Kreutners Team habe starke Indizien dafür gefunden, dass es zu Verfahrensverzögerungen und Ehrenrunden gekommen sei, „um Zeit in den Raum gehen zu lassen“. Dabei sei erneut folgendes Phänomen zu beobachten gewesen: „Der staatsanwaltschaftliche Instanzenzug hat eigentlich auch hier wieder gegen das Gleichheitsprinzip in derartigen clamorosen Fällen verstoßen, was einfach furchtbar hypotroph ist. Wir haben den Ausdruck des 30-Augen-Prinzips geprägt, also dass 15 hochbezahlte Juristen über einzelne Verfahrensschritte drübergehen und genehmigen müssen, nachfragen etc., wo letztendlich ein Richter in der Gesamtsache entscheidet. Das ist einfach nicht notwendig, das ist eine Ressourcenvergeudung und letztendlich kommt es genau da wieder zu diesen politischen, zumindest potenziellen Einflussnahmen.“

Anzeigen gegen die Staatsanwaltschaft

Zwischen fünf und zehn Anzeigen wurden an die Staatsanwaltschaft gerichtet, „wobei zwei, drei Sachen dabei waren, die vorlagewürdig waren, und das ist dann auch geschehen.“ Die Aufklärungsmaßnahmen beträfen die Umstände rund um den Tod Pilnacek – „sowohl staatsanwaltschaftliche sowie polizeiliche Veranlassungen.
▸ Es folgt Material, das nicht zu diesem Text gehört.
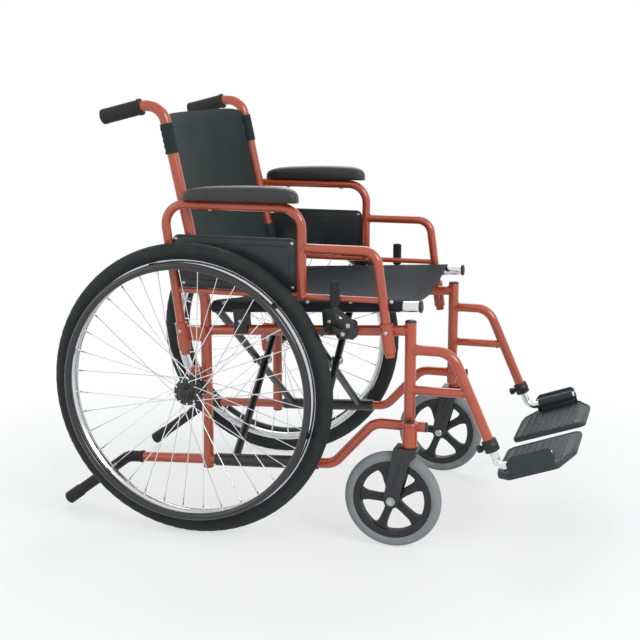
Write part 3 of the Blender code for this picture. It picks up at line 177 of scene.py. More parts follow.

Ich möchte keine Schuld- und Unschuldssprüche aussprechen, das macht die Kommission nicht, sondern wir haben Hinweise gefunden, die klärungswürdig sind und die wurden der Staatsanwaltschaft zur Klärung übermittelt.“  

Die Staatanwaltschaft ist der Justizministerin weisungsunterworfen. Da aber eine Person anfälliger für allfällige Interventionen sei, brauche es hier vielmehr ein Gremium. Die ÖVP sei für eine Person, die Grünen, wie Kreutner, für ein Gremium. "So ist es auch in der EU", so der Pilnacek-Kommissar. Die wohl wichtigste umzusetzende Maßnahme wäre „die Trennung der Weisungsspitze der Judikative, also der Justiz von einem politischen Organ", sprich die Generalbundesanwaltschaft. Brisant: Eine weitere seiner 16 Empfehlungen ist die "dringende Empfehlung, ein Suchtpräventions- und Hilfsprogramm zu etablieren".